A complicating condition is Britain’s approach to housing and planning, which runs through so many of the country’s economic ailments. One reason that councils spend so much on children’s services is that there aren’t enough children’s homes. And one reason there aren’t more is that property owners, particularly in wealthier areas, don’t want to live near children’s homes — so they wield the UK’s famously slow and pernickety planning system to frustrate development. The lack of supply elevates prices for private providers and pads the profit margins of private equity firms that have moved into the business. The numbers can be staggering: Some children cost local authorities between £250,000 and £750,000 each per year, a councilor from Nottingham in the English midlands told a parliamentary inquiry last year.
At a deeper level, the core syndrome is a corrosive and self-defeating short-termism. Britain’s post-2010 coalition government cut funding for local authorities as part of a policy of austerity that sought to spur economic recovery by eliminating waste and putting the national finances on a sounder footing. In practice, this strategy can now be seen to have pushed problems down the pyramid, temporarily out of sight, rather than fixing them.
Councils got less money, but without an accompanying reduction in the services they were legally required to provide.
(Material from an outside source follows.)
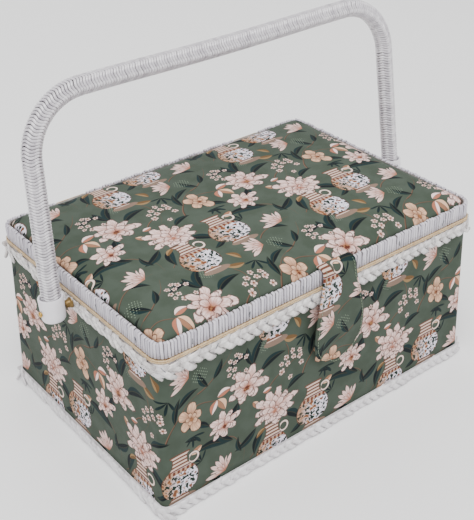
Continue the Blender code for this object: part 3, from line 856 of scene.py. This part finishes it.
def satin(recipe):
    place = here(recipe)
    threads = recipe.noise(recipe.shift(place, 1.0), 900.0, 1.0)
    fold = recipe.noise(place, 22.0, 3.0)
    # painted shade: the satin is darker in the hollows of the folds that the bump below raises
    colour = recipe.mix(recipe.smooth(fold, 0.3, 0.7), tint("e4dcd2"), tint("f3ede6"))
    normal = raised(recipe, fold, 0.004, 0.5)
    normal = raised(recipe, threads, 0.00012, 0.4, normal)
    return {"Base Color": colour, "Roughness": recipe.smooth(threads, 0.2, 0.8) * 0.12 + 0.30,
            "Sheen Weight": 0.25, "Sheen Roughness": 0.35, "Normal": normal}


def rim_strip(recipe):
    shade = own_shade(recipe)
    place = here(recipe)
    grain = recipe.noise(recipe.shift(place, (2600, 2600, 60)), 1.0, 2.0)
    colour = recipe.mix(shade, tint("b7b2bc"), tint("dad5dc"))
    colour = recipe.mix(recipe.smooth(grain, 0.40, 0.70) * 0.40, colour, tint("a8a5b0"))
    # painted shade: the colour darkens along both sides of each strip's outer face, where shade falls in the
    # grooves between the strips
    turned = recipe.side(own_map(recipe), (1, 0, 0))
    edge = recipe.smooth(turned, 0.15, 0.03).math("MAXIMUM", recipe.smooth(turned, 0.36, 0.46))
    colour = recipe.mix(edge * 0.45, colour, tint("837e88"))
    return {"Base Color": colour, "Roughness": shade * 0.12 + 0.34, "Specular IOR Level": 0.5,
            "Normal": raised(recipe, grain, 0.0003, 0.45)}


def strand(colour_low, colour_high, rough, lines, shine, glint_count=1, phase=-math.pi / 2):
    """A shiny twisted yarn, its fibres running along each strand, its colour paler in painted highlights
    repeated along U.
    """
    def cook(recipe):
        shade = own_shade(recipe)
        uv = own_map(recipe)
        fibres = recipe.noise(recipe.shift(uv, (5.0, lines, 1)), 1.0, 2.0)
        along = recipe.side(uv, (math.tau * glint_count, 0, 0))
        # painted highlight: the colour turns paler glint_count times along U, in the middle of each plait or
        # straw strand and on the swellings of the handle yarn
        painted_glint = recipe.smooth((along + phase).math("SINE"), -0.3, 0.9)
        mottle = recipe.smooth(recipe.noise(here(recipe), 300.0, 2.0), 0.25, 0.70)
        colour = recipe.mix(shade * 0.3 + mottle * 0.3 + painted_glint * 0.4, tint(colour_low), tint(colour_high))
        colour = recipe.mix(recipe.smooth(fibres, 0.62, 0.35) * 0.30, colour, tint(colour_low))
        return {"Base Color": colour, "Roughness": recipe.smooth(fibres, 0.3, 0.7) * 0.16 + rough,
                "Coat Weight": shine, "Coat Roughness": 0.16, "Specular IOR Level": 0.55,
                "Normal": raised(recipe, fibres, 0.0005, 0.6)}
    return cook


def plastic(low, high, grain, rough, swing, depth):
    """A moulded plastic; its grain, roughness and its swing, and the strength of its relief."""
    def cook(recipe):
        mottle = recipe.noise(here(recipe), *grain)
        return {"Base Color": recipe.mix(mottle, tint(low), tint(high)), "Roughness": mottle * swing + rough,
                "Specular IOR Level": 0.5, "Normal": raised(recipe, mottle, *depth)}
    return cook


def metal(low, high, rough):
    def cook(recipe):
        scuffs = recipe.noise(here(recipe), 700.0, 3.0)
        return {"Base Color": recipe.mix(scuffs, tint(low), tint(high)), "Metallic": 1.0,
                "Roughness": recipe.smooth(scuffs, 0.3, 0.8) * 0.18 + rough,
                "Normal": raised(recipe, scuffs, 0.0002, 0.2)}
    return cook


def wood(low, high):
    def cook(recipe):
        grain = recipe.noise(recipe.shift(here(recipe), (40, 60, 700)), 1.0, 4.0)
        rings = recipe.smooth((grain * 40).math("SINE"), -1.0, 1.0)
        return {"Base Color": recipe.mix(rings, tint(low), tint(high)), "Roughness": grain * 0.2 + 0.55,
                "Normal": raised(recipe, grain, 0.0005, 0.3)}
    return cook


def board(recipe):
    place = here(recipe)
    fibres = recipe.noise(place, 900.0, 3.0)
    flecks = recipe.smooth(recipe.noise(place, 1800.0, 1.0), 0.62, 0.7)
    colour = recipe.mix(fibres, tint("8f7a60"), tint("a8927a"))
    return {"Base Color": recipe.mix(flecks * 0.5, colour, tint("6d5b45")), "Roughness": fibres * 0.1 + 0.78,
            "Normal": raised(recipe, fibres, 0.0004, 0.4)}


def foam(recipe):
    cells = recipe.node("ShaderNodeTexVoronoi", None, {"Vector": here(recipe), "Scale": 900.0}, "Distance")
    return {"Base Color": recipe.mix(cells, tint("e9e4d2"), tint("f5f1e4")), "Roughness": cells * 0.1 + 0.85,
            "Normal": raised(recipe, cells, 0.0005, 0.6)}


def thread(recipe):
    twist = recipe.noise(here(recipe), 1500.0, 1.0)
    return {"Base Color": recipe.mix(twist, tint("5c6b58"), tint("8c9a80")), "Roughness": twist * 0.2 + 0.5,
            "Normal": raised(recipe, twist, 0.0002, 0.5)}


def pale_floor(recipe):
    place = recipe.noise(here(recipe), 3.0, 2.0)
    return {"Base Color": recipe.mix(place, (0.90, 0.90, 0.90, 1), (0.93, 0.93, 0.93, 1)), "Roughness": 0.7}


# ---------------------------------------------------------------- cloth pieces

def cloth_sleeve(material):
    """The printed cloth on the walls, cut as one band and joined at the back."""
    low, high, rows = 0.0018, BODY_TOP - 0.0004, 20
    heights = [low + (high - low) * k / rows for k in range(rows + 1)]
    loops = [body_outline(0, z) for z in heights] + [body_outline(COVER, z) for z in reversed(heights)]
    heights += heights[::-1]
    girth = body_outline(0, 0.07)
    far = lengths(girth)
    front = next(k for k, p in enumerate(girth) if p.y < -0.1 and p.x > 0)
    offset = girth[front].x - far[front]
    return skin("wall_cloth", loops, material, ring=True, sharp=50,
                uv=lambda row, i: (far[i] + offset - PRINT_X, heights[row] - PRINT_Z))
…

There are numerous examples of how this has rebounded to cost the public purse even more. Take, for example, a low-paid single mother on housing benefit who has her allowance cut. She can no longer afford the rent and becomes homeless. But the council still has a legal obligation to house the homeless, so the family are placed in short-term bed-and-breakfast hotel accommodation — a vastly more expensive yet socially inferior solution.
The metastasizing local government debt crisis is a legacy of this type of thinking. If there’s a silver lining, it’s that more financial failures may create the impetus to rethink a funding model which is clearly in need of radical overhaul. That, though, will depend on a political consensus developing, which won’t happen until after the next election at the earliest. Don’t be surprised if politicians kick the can down the road again — into the long grass.
Matthew Brooker is a Bloomberg Opinion columnist covering business and infrastructure. Views are personal and do not represent the stand of this publication.